GIVEN DATA:
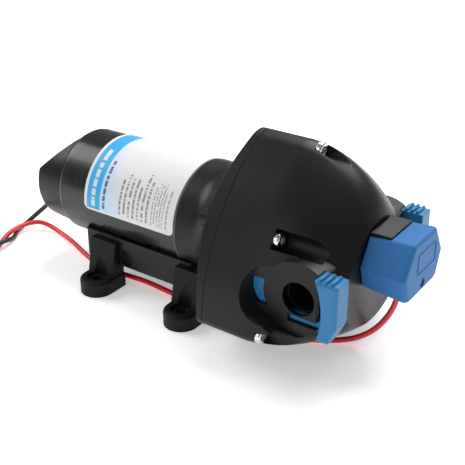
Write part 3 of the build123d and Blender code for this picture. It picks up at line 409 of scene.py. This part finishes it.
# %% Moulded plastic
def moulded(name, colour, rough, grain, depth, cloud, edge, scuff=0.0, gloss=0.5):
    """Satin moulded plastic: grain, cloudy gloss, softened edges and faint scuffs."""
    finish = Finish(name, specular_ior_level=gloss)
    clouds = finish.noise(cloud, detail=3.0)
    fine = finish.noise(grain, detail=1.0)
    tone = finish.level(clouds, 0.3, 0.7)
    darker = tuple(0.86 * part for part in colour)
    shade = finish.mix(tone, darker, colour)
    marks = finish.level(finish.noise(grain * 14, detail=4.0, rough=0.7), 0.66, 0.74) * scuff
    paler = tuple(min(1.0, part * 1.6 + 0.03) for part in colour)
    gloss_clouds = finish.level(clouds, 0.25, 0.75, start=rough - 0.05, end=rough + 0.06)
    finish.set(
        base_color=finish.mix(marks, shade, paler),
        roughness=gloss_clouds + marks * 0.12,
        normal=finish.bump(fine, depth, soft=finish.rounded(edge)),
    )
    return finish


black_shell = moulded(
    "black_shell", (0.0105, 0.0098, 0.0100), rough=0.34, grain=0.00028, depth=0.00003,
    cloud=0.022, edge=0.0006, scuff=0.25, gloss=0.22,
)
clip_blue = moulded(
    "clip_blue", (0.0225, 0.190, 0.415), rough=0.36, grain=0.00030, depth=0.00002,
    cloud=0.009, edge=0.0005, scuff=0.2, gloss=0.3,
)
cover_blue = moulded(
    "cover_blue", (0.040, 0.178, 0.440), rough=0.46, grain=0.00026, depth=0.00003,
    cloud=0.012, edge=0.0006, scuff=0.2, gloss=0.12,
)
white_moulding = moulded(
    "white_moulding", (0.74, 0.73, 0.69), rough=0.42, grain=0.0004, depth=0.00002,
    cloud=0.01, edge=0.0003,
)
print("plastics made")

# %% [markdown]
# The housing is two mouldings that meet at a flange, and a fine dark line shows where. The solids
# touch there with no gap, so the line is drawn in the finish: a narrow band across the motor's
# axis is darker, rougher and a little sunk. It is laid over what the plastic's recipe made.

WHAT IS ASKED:
Please write out exactly the lines from the start of the data through the line that contains "return finish", both ends included, and nothing else.

FINISHED TASK:
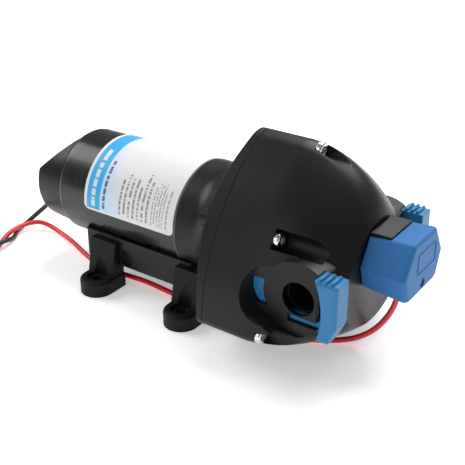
Write part 3 of the build123d and Blender code for this picture. It picks up at line 409 of scene.py. This part finishes it.
# %% Moulded plastic
def moulded(name, colour, rough, grain, depth, cloud, edge, scuff=0.0, gloss=0.5):
    """Satin moulded plastic: grain, cloudy gloss, softened edges and faint scuffs."""
    finish = Finish(name, specular_ior_level=gloss)
    clouds = finish.noise(cloud, detail=3.0)
    fine = finish.noise(grain, detail=1.0)
    tone = finish.level(clouds, 0.3, 0.7)
    darker = tuple(0.86 * part for part in colour)
    shade = finish.mix(tone, darker, colour)
    marks = finish.level(finish.noise(grain * 14, detail=4.0, rough=0.7), 0.66, 0.74) * scuff
    paler = tuple(min(1.0, part * 1.6 + 0.03) for part in colour)
    gloss_clouds = finish.level(clouds, 0.25, 0.75, start=rough - 0.05, end=rough + 0.06)
    finish.set(
        base_color=finish.mix(marks, shade, paler),
        roughness=gloss_clouds + marks * 0.12,
        normal=finish.bump(fine, depth, soft=finish.rounded(edge)),
    )
    return finish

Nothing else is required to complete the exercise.